Consequently, the applicants failed in their application to mitigate the obligation of payment under the notices. They did apply for permission to appeal to the Court of Appeal, but this was refused. It is not known whether the application for permission has been renewed in the Court of Appeal.

Where does this leave us?

At present, the policy of removing a perceived cash flow advantage for (broadly) users of tax avoidance schemes by compelling them to pay the disputed tax ‘upfront’ remains undamaged.

However, this does leave recipients of APNs with a potential dilemma. The cases have confirmed that judicial review is a potential way of challenging these notices; at least, permission to bring the applications has been granted. However, the courts have so far declined to suspend the operation of the notices pending the determination of the judicial review applications. This means that late payment penalties would be ‘clocking up’.

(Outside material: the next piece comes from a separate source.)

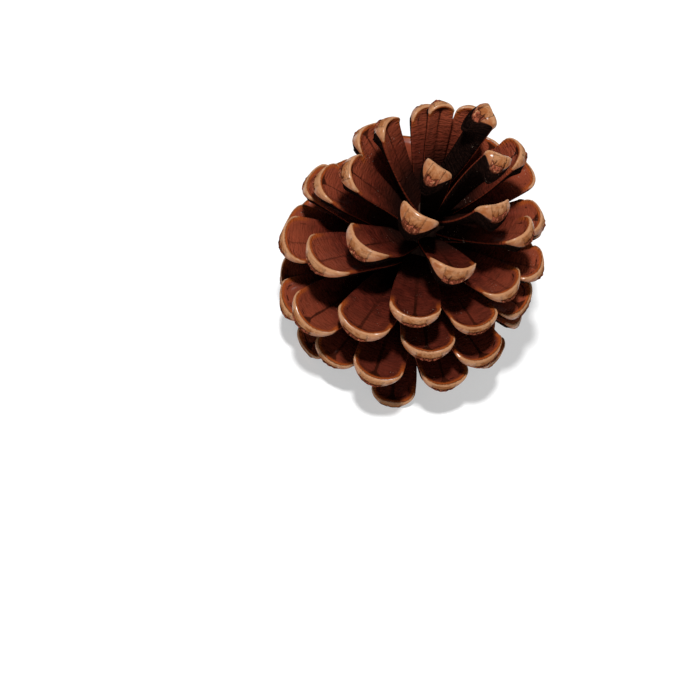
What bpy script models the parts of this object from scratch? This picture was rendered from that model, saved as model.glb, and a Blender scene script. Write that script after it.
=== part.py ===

Although the judge did refer to the possibility of a ‘reasonable excuse’ defence against the imposition of any penalties, such a defence may not succeed if the reasonable excuse was the simple fact of having brought the judicial review proceedings. While it might not enforce any liability, HMRC is likely to take steps to protect its position. Equally, it is unclear why HMRC would agree to delay making a decision on a taxpayer’s representations and so prevent a payment date arising.

As things stand, there does not seem to be a risk free means of avoiding or mitigating the obligation to make payments under an APN. Taxpayers should think carefully before deciding not to make payments under such a notice pending the determination of a challenge to the notice.